● **PROBLEM STATEMENT**:
Please write out the complete listing that follows, exactly as it reads.
_ _ _
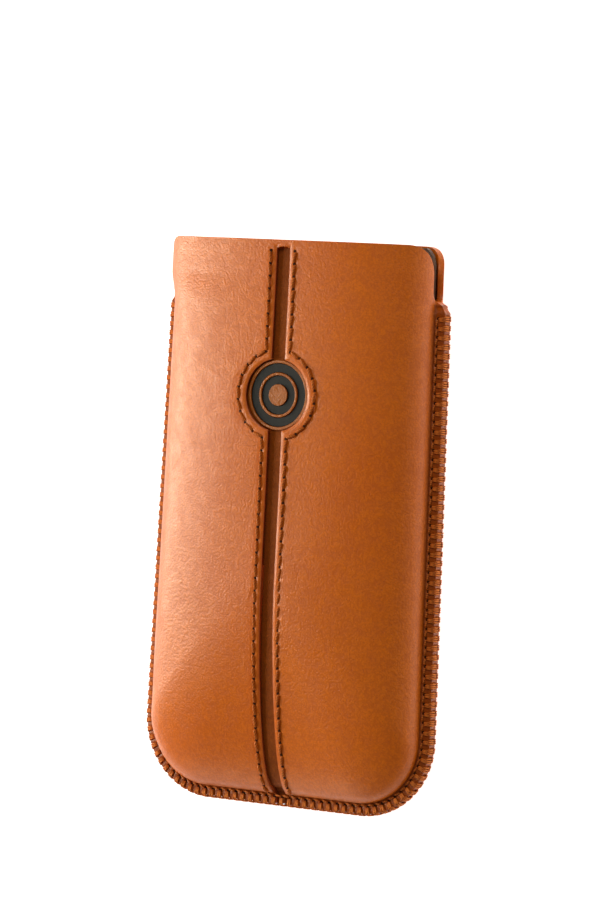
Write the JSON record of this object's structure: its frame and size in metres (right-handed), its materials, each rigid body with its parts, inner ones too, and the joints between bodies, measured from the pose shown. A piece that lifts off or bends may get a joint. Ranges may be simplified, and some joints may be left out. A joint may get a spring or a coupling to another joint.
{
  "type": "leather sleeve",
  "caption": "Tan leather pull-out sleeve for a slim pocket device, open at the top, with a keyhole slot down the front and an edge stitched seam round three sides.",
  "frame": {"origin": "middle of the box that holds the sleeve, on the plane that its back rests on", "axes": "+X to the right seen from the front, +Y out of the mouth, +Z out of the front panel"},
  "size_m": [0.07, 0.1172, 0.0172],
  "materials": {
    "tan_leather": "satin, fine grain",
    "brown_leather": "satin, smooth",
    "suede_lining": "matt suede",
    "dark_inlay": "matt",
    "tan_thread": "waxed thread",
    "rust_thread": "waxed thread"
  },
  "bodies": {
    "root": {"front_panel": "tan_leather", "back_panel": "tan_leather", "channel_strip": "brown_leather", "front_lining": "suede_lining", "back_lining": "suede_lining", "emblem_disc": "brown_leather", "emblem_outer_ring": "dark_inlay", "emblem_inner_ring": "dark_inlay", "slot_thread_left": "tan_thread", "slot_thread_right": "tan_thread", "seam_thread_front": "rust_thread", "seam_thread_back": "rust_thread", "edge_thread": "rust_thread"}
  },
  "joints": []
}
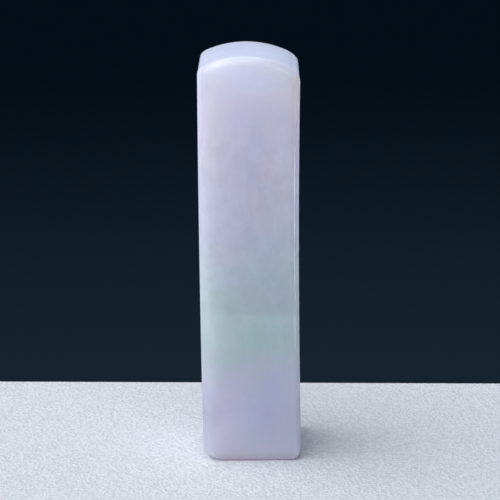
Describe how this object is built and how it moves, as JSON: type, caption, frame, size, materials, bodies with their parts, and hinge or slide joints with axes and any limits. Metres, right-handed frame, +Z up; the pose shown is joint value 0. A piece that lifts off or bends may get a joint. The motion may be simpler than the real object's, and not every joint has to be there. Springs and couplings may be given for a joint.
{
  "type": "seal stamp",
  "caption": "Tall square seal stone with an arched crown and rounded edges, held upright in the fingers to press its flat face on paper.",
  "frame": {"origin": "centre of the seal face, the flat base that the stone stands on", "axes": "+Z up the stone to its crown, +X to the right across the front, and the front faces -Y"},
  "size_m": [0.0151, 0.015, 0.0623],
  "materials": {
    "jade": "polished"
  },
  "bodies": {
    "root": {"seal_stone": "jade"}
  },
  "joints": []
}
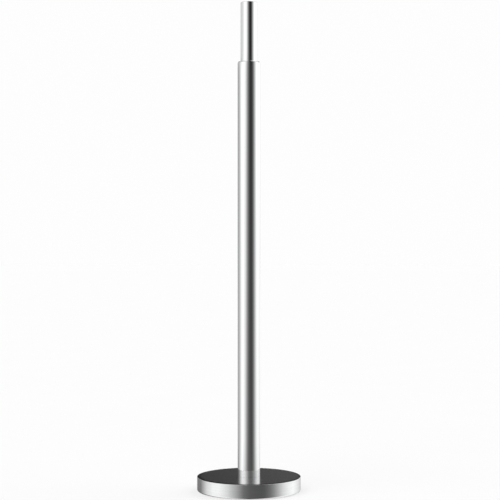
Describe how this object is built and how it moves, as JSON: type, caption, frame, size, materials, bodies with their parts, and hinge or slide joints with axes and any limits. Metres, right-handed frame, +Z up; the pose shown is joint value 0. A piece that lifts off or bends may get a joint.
_ _ _
● **SOLUTION**:
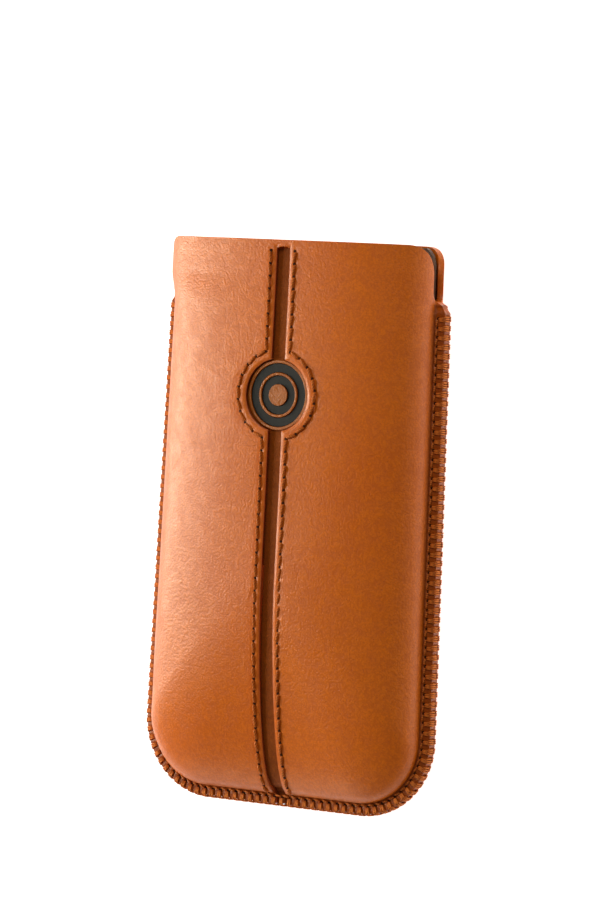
Write the JSON record of this object's structure: its frame and size in metres (right-handed), its materials, each rigid body with its parts, inner ones too, and the joints between bodies, measured from the pose shown. A piece that lifts off or bends may get a joint. Ranges may be simplified, and some joints may be left out. A joint may get a spring or a coupling to another joint.
{
  "type": "leather sleeve",
  "caption": "Tan leather pull-out sleeve for a slim pocket device, open at the top, with a keyhole slot down the front and an edge stitched seam round three sides.",
  "frame": {"origin": "middle of the box that holds the sleeve, on the plane that its back rests on", "axes": "+X to the right seen from the front, +Y out of the mouth, +Z out of the front panel"},
  "size_m": [0.07, 0.1172, 0.0172],
  "materials": {
    "tan_leather": "satin, fine grain",
    "brown_leather": "satin, smooth",
    "suede_lining": "matt suede",
    "dark_inlay": "matt",
    "tan_thread": "waxed thread",
    "rust_thread": "waxed thread"
  },
  "bodies": {
    "root": {"front_panel": "tan_leather", "back_panel": "tan_leather", "channel_strip": "brown_leather", "front_lining": "suede_lining", "back_lining": "suede_lining", "emblem_disc": "brown_leather", "emblem_outer_ring": "dark_inlay", "emblem_inner_ring": "dark_inlay", "slot_thread_left": "tan_thread", "slot_thread_right": "tan_thread", "seam_thread_front": "rust_thread", "seam_thread_back": "rust_thread", "edge_thread": "rust_thread"}
  },
  "joints": []
}
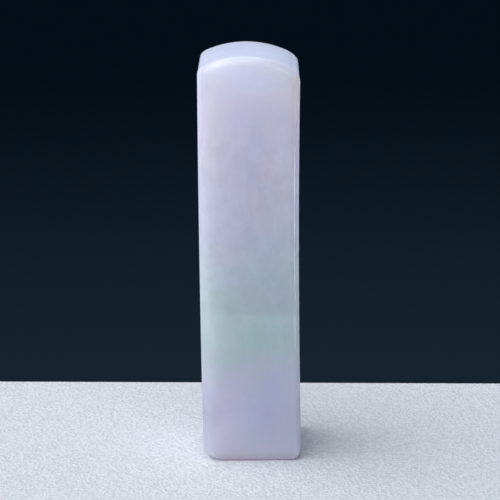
Describe how this object is built and how it moves, as JSON: type, caption, frame, size, materials, bodies with their parts, and hinge or slide joints with axes and any limits. Metres, right-handed frame, +Z up; the pose shown is joint value 0. A piece that lifts off or bends may get a joint. The motion may be simpler than the real object's, and not every joint has to be there. Springs and couplings may be given for a joint.
{
  "type": "seal stamp",
  "caption": "Tall square seal stone with an arched crown and rounded edges, held upright in the fingers to press its flat face on paper.",
  "frame": {"origin": "centre of the seal face, the flat base that the stone stands on", "axes": "+Z up the stone to its crown, +X to the right across the front, and the front faces -Y"},
  "size_m": [0.0151, 0.015, 0.0623],
  "materials": {
    "jade": "polished"
  },
  "bodies": {
    "root": {"seal_stone": "jade"}
  },
  "joints": []
}
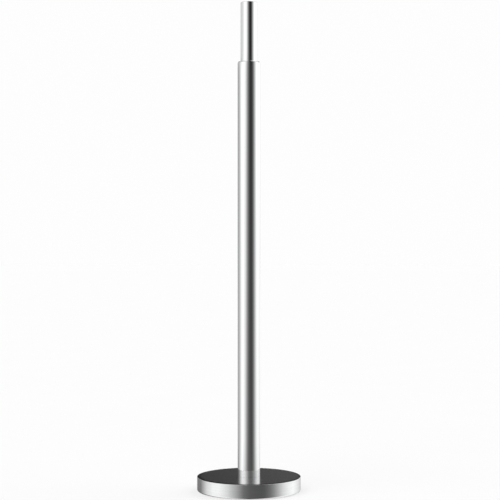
Describe how this object is built and how it moves, as JSON: type, caption, frame, size, materials, bodies with their parts, and hinge or slide joints with axes and any limits. Metres, right-handed frame, +Z up; the pose shown is joint value 0. A piece that lifts off or bends may get a joint.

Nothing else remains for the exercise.